Mi padre lo había oído. Había oído que me creía capaz (sin ningún motivo, simplemente capaz) de estrangular a mi hermana pequeña mientras dormía.

―Bueno ―dijo. Luego dijo que no me preocupara. Y añadió―: A veces a la gente se le ocurren esas cosas.

Hablaba con gravedad, pero sin dar muestras de alarma o sobresalto. A la gente le asaltan esa clase de ideas, o miedos, si lo prefieres, pero no hay por qué preocuparse de verdad, no más que si fuera un sueño. Probablemente tenga que ver con el éter.

No dijo explícitamente que no existía ningún peligro de que hiciera algo así. Parecía más bien dar por hecho que semejante cosa no podía suceder. Un efecto del éter, dijo. No tiene más trascendencia que un sueño. No podía suceder, del mismo modo que un meteorito no podía caer encima de nuestra casa; por supuesto que podía, pero la probabilidad de que ocurriera lo ponía en la categoría de lo imposible.

Aun así, no me culpó por pensarlo.

Podría haber dicho otras cosas. Podría haber cuestionado mi actitud hacia mi hermana pequeña o mi descontento con la vida que llevaba. Si esto ocurriese hoy, me habría pedido una cita con un psiquiatra. (Creo que es lo que yo habría hecho, una generación después, y con otros ingresos.) Tampoco dijo que no me culpaba, en su lugar.

La verdad es que lo que hizo funcionó mejor. Me afianzó, sin burla y sin alarma, en el mundo en que vivíamos.

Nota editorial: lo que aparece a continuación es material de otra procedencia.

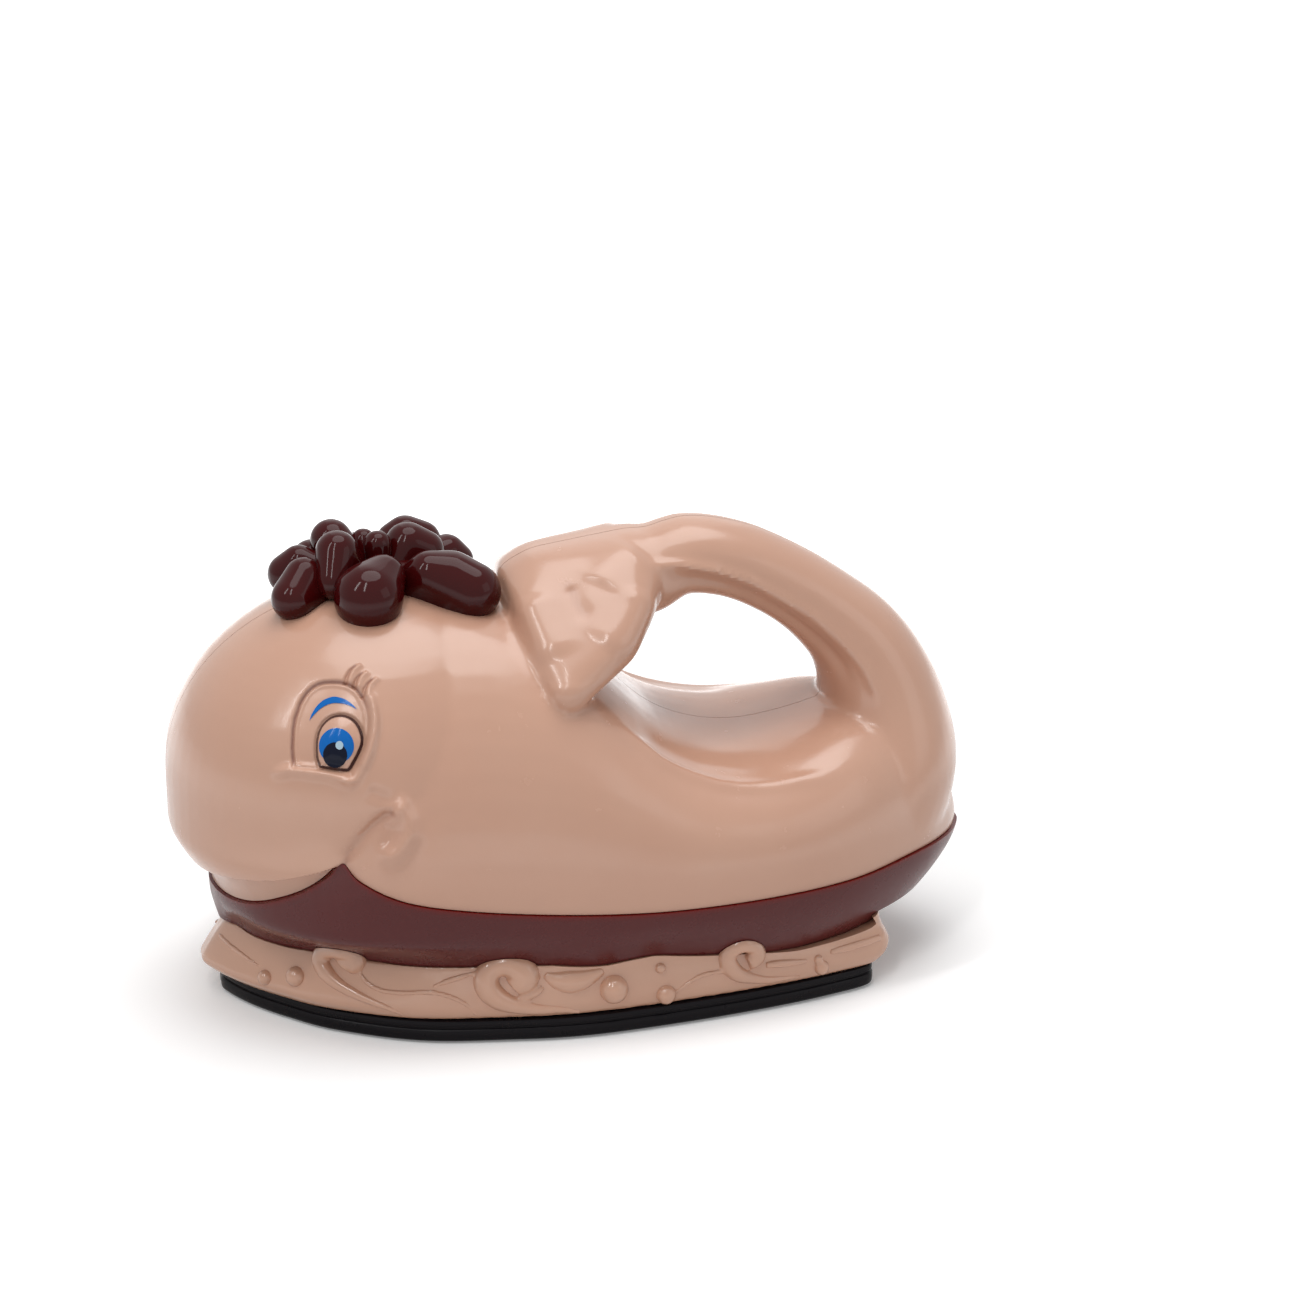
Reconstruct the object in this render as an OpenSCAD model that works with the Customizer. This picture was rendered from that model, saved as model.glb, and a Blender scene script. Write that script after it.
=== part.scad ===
// Toy iron in the shape of a whale. The tail arches forward as the handle and its
// flukes drape over the back. A tinted belly band and a wave base stand on a flat sole.
// The origin is under the middle of the sole, +X runs to the tail and +Z is up.

/* [Whale body] */
// Length from the forehead to the back of the tail
body_length = 184; // [160:1:210]
// Width across the flanks
body_width = 92; // [80:1:105]
// Height of the tail arch above the table
body_height = 106; // [98:1:118]
// Thickness of the moulded shells
shell_wall = 2.2; // [1.6:0.1:2.8]
// Gap between two moulded pieces where they meet
seam = 0.2; // [0.1:0.05:0.3]

/* [Head] */
// Length of the round head
head_length = 93; // [80:1:104]
// Width of the round head
head_width = 84; // [74:1:90]
// Height of the top of the head above the table
head_top = 94.5; // [88:0.5:100]
// Height of the underside of the face above the table
face_low = 26.5; // [24:0.5:30]
// Width of one eye socket
socket_width = 17; // [13:0.5:20]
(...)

Si un padre o una madre vive lo suficiente, descubre que ha cometido errores que no se molestó en ver, además de los que vio perfectamente, y se siente un poco humillado en el fondo, a veces disgustado consigo mismo. No creo que mi padre sintiera nada parecido, pero sé que si alguna vez le hubiese planteado la cuestión, me habría dicho que si no me gustaba, me tocaba aguantarme, o algo por el estilo. Los encuentros que tuve de niña con su cinturón o la correa con que afilaba las cuchillas (¿por qué digo encuentros? Es para demostrar que ya no soy una llorica, que puedo quitar hierro al asunto), no serían en su recuerdo, si es que los recordaba, más que un modo apropiado de atajar a una cría respondona que imaginaba que podía llevar la voz cantante.

―Te creías demasiado lista ―sería la razón que me hubiera dado, un comentario que por lo demás se oía mucho en aquellos tiempos. No siempre iba dirigido a mí, pero algunas veces sí.

Sin embargo, aquel día al romper el alba, mi padre me dio justamente lo que necesitaba oír, y que poco después olvidaría.

He pensado que quizá llevaba sus mejores ropas de trabajo porque tenía una cita en el banco, donde supo, sin sorprenderse, que no iban a prorrogarle el préstamo; se había dejado la piel trabajando, pero las leyes del mercado no iban a revertirse y tuvo que buscar una nueva manera de mantenernos y a la vez pagar lo que debía. O tal vez averiguó que existía un nombre para los temblores de mi madre, y que no iban a desaparecer. O que estaba enamorado de una mujer imposible.

Qué más da. A partir de entonces pude dormir.